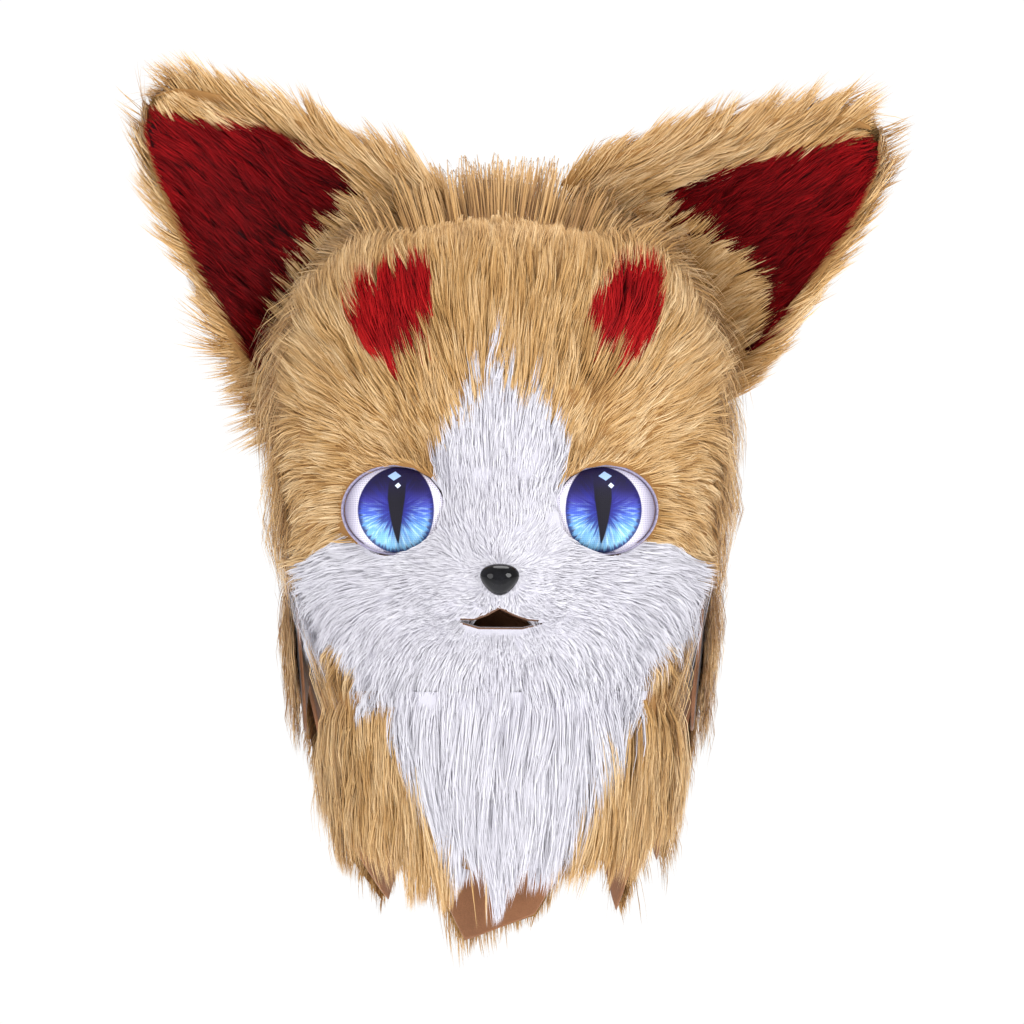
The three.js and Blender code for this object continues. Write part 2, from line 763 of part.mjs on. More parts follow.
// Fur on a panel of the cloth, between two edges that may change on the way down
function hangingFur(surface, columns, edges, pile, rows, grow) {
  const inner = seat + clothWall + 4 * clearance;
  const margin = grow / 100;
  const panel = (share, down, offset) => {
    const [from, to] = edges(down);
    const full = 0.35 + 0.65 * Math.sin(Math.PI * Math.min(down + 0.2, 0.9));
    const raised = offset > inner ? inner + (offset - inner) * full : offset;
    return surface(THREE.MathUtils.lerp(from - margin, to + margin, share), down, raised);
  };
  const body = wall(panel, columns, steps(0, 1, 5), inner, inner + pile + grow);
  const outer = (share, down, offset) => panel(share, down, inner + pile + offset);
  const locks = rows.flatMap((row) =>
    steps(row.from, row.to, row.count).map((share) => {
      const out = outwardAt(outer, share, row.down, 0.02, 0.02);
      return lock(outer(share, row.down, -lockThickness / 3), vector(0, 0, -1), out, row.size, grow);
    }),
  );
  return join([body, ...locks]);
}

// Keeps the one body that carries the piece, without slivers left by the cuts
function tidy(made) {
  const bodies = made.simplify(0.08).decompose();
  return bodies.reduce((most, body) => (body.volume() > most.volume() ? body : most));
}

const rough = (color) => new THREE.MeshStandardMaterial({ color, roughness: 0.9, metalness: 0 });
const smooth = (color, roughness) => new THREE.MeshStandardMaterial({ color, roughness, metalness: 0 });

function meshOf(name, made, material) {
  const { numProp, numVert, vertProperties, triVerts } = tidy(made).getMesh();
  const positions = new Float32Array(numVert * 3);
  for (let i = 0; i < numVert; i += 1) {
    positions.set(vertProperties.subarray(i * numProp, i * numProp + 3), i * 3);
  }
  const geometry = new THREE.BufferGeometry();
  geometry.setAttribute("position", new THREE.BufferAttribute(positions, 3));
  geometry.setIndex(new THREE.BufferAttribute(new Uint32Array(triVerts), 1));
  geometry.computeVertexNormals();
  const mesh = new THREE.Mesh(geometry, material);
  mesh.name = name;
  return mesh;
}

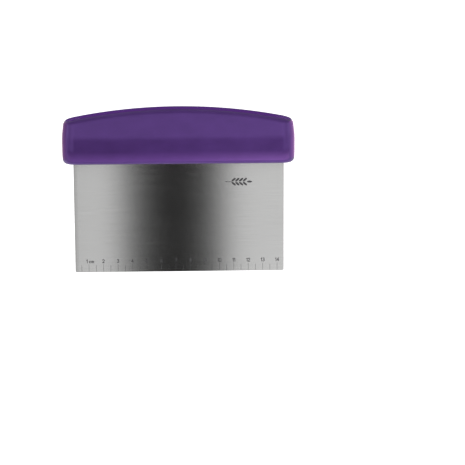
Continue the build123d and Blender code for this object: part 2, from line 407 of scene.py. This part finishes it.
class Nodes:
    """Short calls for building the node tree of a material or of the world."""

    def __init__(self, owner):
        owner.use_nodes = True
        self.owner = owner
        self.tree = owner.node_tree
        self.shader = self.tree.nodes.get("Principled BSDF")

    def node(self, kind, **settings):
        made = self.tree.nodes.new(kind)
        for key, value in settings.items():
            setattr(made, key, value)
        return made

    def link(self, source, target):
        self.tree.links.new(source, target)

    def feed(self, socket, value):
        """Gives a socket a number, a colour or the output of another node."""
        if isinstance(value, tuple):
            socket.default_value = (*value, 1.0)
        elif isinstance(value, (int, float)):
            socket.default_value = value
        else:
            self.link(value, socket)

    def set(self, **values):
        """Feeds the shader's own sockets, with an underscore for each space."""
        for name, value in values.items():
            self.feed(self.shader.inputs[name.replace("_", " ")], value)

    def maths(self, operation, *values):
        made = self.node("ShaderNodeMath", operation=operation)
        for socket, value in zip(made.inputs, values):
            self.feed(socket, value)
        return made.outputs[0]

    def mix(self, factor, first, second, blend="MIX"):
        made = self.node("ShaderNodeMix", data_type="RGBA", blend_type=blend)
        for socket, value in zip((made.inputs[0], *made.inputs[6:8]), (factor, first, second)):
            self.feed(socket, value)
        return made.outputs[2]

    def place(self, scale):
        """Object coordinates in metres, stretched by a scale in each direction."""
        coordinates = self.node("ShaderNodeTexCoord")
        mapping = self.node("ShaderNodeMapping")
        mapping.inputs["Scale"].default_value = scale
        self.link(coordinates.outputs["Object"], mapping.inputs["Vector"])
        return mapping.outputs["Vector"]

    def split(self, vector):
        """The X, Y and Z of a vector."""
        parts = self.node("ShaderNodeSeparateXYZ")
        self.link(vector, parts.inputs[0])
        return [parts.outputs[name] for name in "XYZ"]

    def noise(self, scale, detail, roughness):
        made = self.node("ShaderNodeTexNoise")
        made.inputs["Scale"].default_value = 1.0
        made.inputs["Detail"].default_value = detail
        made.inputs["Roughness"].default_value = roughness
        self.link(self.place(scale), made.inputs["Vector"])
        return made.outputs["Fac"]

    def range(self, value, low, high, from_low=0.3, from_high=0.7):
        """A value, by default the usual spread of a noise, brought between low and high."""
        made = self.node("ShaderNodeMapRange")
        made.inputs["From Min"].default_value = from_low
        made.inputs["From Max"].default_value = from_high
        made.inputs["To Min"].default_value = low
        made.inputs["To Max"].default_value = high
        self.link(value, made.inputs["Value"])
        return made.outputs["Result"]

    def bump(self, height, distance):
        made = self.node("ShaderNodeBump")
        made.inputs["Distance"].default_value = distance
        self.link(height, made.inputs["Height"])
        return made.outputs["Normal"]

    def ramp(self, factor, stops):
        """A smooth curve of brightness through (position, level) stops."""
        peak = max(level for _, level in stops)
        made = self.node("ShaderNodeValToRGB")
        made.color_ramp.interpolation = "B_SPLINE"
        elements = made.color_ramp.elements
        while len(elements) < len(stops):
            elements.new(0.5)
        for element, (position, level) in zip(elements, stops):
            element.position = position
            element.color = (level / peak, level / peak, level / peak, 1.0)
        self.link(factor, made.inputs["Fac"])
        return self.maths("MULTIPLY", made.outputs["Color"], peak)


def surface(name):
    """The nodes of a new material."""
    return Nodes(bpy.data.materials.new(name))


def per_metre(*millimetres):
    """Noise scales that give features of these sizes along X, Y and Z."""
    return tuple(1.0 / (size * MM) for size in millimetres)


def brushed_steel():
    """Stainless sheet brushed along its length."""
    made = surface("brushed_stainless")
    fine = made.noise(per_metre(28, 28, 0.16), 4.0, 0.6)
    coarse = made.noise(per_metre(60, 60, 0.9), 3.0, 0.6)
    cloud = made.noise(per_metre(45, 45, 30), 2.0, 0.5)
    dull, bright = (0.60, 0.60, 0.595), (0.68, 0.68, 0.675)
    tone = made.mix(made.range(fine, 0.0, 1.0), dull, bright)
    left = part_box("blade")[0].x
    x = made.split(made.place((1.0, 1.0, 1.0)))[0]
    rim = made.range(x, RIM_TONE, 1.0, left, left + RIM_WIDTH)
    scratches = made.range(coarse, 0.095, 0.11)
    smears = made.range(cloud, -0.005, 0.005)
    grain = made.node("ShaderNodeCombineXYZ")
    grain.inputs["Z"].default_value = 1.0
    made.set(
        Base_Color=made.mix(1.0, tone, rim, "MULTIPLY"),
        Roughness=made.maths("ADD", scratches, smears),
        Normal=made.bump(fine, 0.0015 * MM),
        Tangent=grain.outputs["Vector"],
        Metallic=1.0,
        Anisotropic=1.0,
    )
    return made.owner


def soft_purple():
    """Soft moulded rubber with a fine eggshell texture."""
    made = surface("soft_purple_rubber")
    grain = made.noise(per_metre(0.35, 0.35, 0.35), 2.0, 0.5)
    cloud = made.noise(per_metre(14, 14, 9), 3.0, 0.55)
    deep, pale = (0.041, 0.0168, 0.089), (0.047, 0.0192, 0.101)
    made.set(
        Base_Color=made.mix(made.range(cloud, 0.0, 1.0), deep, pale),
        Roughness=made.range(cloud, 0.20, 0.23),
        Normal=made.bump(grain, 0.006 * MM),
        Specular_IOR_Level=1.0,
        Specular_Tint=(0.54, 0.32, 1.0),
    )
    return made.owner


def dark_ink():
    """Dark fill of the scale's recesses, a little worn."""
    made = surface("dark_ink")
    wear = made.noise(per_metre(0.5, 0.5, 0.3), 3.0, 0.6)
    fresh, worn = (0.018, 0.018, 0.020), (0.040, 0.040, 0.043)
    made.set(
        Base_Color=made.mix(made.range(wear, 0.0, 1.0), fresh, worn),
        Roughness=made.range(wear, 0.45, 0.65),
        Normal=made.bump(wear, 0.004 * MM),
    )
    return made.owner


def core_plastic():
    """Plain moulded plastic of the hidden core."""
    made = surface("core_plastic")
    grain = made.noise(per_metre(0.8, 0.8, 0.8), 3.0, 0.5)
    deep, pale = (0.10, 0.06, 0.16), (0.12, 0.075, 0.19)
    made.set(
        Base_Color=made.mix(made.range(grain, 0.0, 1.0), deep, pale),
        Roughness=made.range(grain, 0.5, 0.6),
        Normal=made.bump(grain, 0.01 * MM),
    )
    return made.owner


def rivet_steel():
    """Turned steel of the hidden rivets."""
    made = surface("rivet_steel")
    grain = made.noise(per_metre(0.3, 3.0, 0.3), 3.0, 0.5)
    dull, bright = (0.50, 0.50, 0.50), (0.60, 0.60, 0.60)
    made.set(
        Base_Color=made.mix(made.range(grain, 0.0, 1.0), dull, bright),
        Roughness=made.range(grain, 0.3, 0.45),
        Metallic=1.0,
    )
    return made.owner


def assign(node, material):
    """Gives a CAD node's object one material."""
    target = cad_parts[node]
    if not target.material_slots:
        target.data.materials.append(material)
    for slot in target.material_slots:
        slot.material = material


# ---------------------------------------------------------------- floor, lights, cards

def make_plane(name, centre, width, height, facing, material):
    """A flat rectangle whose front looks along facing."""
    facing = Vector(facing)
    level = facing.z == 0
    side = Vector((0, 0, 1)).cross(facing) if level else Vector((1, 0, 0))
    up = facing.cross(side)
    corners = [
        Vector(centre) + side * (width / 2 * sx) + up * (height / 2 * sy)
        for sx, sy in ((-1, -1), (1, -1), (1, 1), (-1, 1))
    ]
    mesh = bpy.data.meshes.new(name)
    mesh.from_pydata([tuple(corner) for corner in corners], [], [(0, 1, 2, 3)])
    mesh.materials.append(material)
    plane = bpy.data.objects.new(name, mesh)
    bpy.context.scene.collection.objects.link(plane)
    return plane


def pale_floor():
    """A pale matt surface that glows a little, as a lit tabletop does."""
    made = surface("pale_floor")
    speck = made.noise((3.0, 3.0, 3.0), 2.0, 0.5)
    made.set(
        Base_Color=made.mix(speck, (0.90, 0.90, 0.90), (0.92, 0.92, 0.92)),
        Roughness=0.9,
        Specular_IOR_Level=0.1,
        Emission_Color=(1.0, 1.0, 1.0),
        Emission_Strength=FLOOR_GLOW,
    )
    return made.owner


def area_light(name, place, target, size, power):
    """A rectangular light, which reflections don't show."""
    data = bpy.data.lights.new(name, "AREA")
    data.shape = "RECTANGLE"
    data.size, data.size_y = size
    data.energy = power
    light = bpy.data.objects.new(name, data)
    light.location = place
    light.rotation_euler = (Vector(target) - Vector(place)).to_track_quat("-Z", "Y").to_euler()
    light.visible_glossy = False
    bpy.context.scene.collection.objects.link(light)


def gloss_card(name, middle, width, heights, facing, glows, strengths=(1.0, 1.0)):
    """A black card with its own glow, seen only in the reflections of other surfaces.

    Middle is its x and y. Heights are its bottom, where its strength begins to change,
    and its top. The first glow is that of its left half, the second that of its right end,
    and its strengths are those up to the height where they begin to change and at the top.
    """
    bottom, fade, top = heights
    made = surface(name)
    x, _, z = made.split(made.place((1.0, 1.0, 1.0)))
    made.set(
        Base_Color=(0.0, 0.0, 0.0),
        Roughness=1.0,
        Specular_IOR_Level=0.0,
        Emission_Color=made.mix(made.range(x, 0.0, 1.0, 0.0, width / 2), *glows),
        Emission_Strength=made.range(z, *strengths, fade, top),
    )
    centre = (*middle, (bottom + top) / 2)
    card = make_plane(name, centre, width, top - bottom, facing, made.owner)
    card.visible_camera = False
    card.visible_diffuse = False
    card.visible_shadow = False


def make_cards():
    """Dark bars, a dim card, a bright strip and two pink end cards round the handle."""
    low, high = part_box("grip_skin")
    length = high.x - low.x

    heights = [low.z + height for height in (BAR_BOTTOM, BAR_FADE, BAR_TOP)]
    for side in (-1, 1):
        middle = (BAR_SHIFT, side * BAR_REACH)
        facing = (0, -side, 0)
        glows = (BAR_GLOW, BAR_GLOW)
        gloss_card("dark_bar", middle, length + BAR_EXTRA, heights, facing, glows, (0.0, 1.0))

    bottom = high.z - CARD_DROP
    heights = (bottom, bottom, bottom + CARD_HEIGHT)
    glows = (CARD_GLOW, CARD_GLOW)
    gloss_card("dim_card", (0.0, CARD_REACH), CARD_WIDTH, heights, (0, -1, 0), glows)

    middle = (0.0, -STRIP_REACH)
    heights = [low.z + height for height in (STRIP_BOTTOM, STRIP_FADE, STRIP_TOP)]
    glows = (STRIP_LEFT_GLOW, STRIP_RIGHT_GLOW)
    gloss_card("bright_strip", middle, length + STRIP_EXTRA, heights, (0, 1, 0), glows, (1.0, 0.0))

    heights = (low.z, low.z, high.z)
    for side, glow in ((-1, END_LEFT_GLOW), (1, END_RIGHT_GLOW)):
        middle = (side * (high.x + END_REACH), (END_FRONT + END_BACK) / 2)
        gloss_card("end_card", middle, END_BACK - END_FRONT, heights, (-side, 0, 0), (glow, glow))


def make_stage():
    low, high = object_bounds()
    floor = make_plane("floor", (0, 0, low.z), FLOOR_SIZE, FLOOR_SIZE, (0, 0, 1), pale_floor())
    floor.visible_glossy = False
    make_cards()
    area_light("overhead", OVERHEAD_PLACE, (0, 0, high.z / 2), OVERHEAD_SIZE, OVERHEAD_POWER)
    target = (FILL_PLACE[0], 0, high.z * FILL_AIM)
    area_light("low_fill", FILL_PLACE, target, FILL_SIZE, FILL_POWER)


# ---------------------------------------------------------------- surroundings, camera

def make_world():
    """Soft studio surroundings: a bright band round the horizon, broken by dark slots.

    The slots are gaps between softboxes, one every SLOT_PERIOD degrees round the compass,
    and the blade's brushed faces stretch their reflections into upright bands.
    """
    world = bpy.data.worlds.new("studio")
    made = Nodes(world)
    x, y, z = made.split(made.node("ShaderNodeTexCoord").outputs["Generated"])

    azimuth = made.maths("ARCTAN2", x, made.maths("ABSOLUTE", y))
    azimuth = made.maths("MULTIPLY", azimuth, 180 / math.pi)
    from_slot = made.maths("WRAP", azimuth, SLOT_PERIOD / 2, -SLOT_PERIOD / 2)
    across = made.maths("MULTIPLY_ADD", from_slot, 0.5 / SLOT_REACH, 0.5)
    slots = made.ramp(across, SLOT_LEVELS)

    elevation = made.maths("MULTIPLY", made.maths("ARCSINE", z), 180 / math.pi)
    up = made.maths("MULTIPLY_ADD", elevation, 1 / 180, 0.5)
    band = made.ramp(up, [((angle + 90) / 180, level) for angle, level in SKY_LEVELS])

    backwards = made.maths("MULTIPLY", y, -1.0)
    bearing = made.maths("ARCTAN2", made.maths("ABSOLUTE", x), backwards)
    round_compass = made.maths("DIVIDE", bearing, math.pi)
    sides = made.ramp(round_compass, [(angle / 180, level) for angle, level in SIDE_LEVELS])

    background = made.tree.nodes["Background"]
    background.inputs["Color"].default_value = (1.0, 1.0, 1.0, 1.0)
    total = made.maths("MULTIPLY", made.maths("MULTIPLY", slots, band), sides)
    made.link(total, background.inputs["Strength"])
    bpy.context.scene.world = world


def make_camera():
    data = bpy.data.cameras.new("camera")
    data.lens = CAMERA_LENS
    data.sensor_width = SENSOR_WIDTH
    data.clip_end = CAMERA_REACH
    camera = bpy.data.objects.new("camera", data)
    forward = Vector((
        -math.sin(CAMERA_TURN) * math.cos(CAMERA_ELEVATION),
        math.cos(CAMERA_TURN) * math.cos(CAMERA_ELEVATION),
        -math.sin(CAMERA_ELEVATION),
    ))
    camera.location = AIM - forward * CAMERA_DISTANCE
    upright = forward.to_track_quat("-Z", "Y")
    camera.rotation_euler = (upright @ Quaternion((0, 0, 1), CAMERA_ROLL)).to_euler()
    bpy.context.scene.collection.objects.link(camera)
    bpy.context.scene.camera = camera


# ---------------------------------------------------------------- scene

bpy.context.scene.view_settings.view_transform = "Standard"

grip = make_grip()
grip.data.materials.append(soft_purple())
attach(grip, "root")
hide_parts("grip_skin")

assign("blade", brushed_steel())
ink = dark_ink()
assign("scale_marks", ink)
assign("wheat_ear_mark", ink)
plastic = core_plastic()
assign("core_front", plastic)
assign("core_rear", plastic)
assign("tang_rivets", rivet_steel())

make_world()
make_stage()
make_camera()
- - - - - - -
TO DO: Restate, please, word for word the span of records running from the first line to the line bearing "const smooth = (color, roughness)", both included, and nothing outside it.

IN RESPONSE:
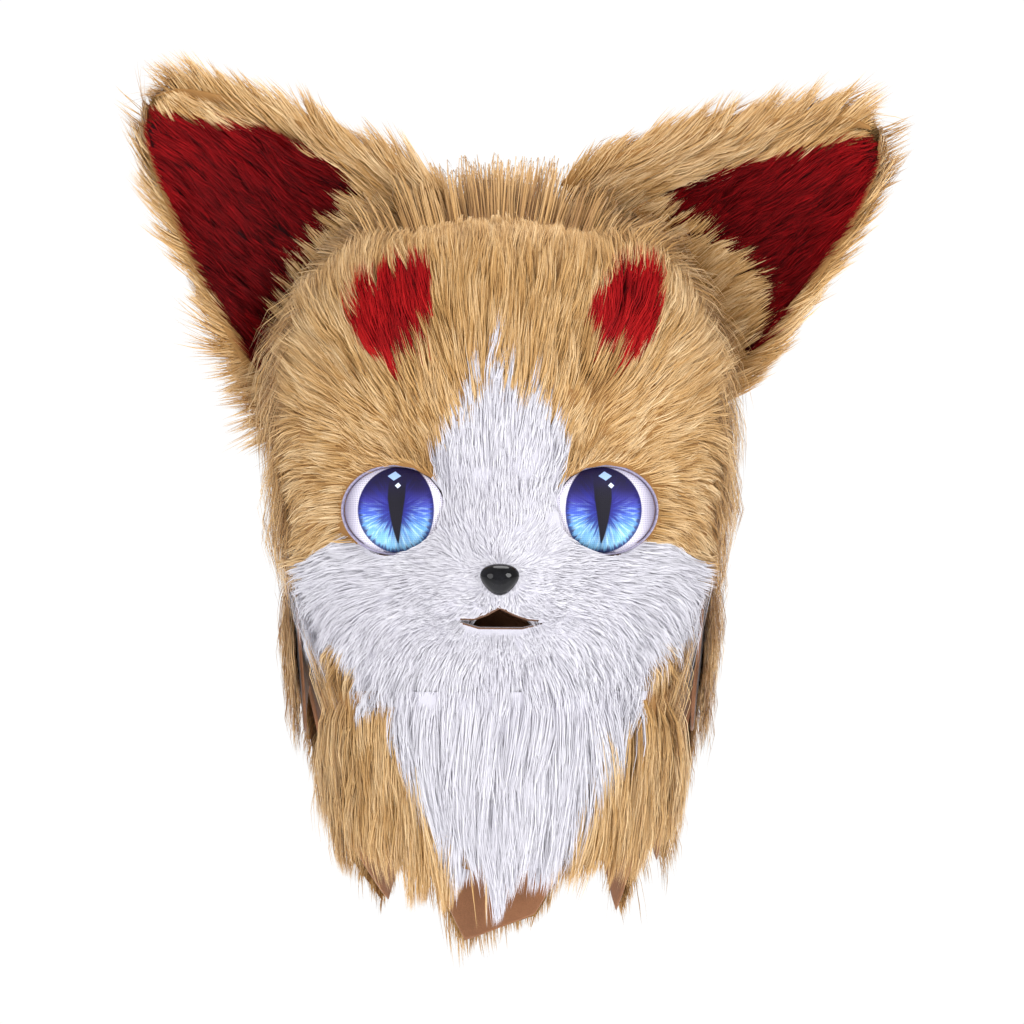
The three.js and Blender code for this object continues. Write part 2, from line 763 of part.mjs on. More parts follow.
// Fur on a panel of the cloth, between two edges that may change on the way down
function hangingFur(surface, columns, edges, pile, rows, grow) {
  const inner = seat + clothWall + 4 * clearance;
  const margin = grow / 100;
  const panel = (share, down, offset) => {
    const [from, to] = edges(down);
    const full = 0.35 + 0.65 * Math.sin(Math.PI * Math.min(down + 0.2, 0.9));
    const raised = offset > inner ? inner + (offset - inner) * full : offset;
    return surface(THREE.MathUtils.lerp(from - margin, to + margin, share), down, raised);
  };
  const body = wall(panel, columns, steps(0, 1, 5), inner, inner + pile + grow);
  const outer = (share, down, offset) => panel(share, down, inner + pile + offset);
  const locks = rows.flatMap((row) =>
    steps(row.from, row.to, row.count).map((share) => {
      const out = outwardAt(outer, share, row.down, 0.02, 0.02);
      return lock(outer(share, row.down, -lockThickness / 3), vector(0, 0, -1), out, row.size, grow);
    }),
  );
  return join([body, ...locks]);
}

// Keeps the one body that carries the piece, without slivers left by the cuts
function tidy(made) {
  const bodies = made.simplify(0.08).decompose();
  return bodies.reduce((most, body) => (body.volume() > most.volume() ? body : most));
}

const rough = (color) => new THREE.MeshStandardMaterial({ color, roughness: 0.9, metalness: 0 });
const smooth = (color, roughness) => new THREE.MeshStandardMaterial({ color, roughness, metalness: 0 });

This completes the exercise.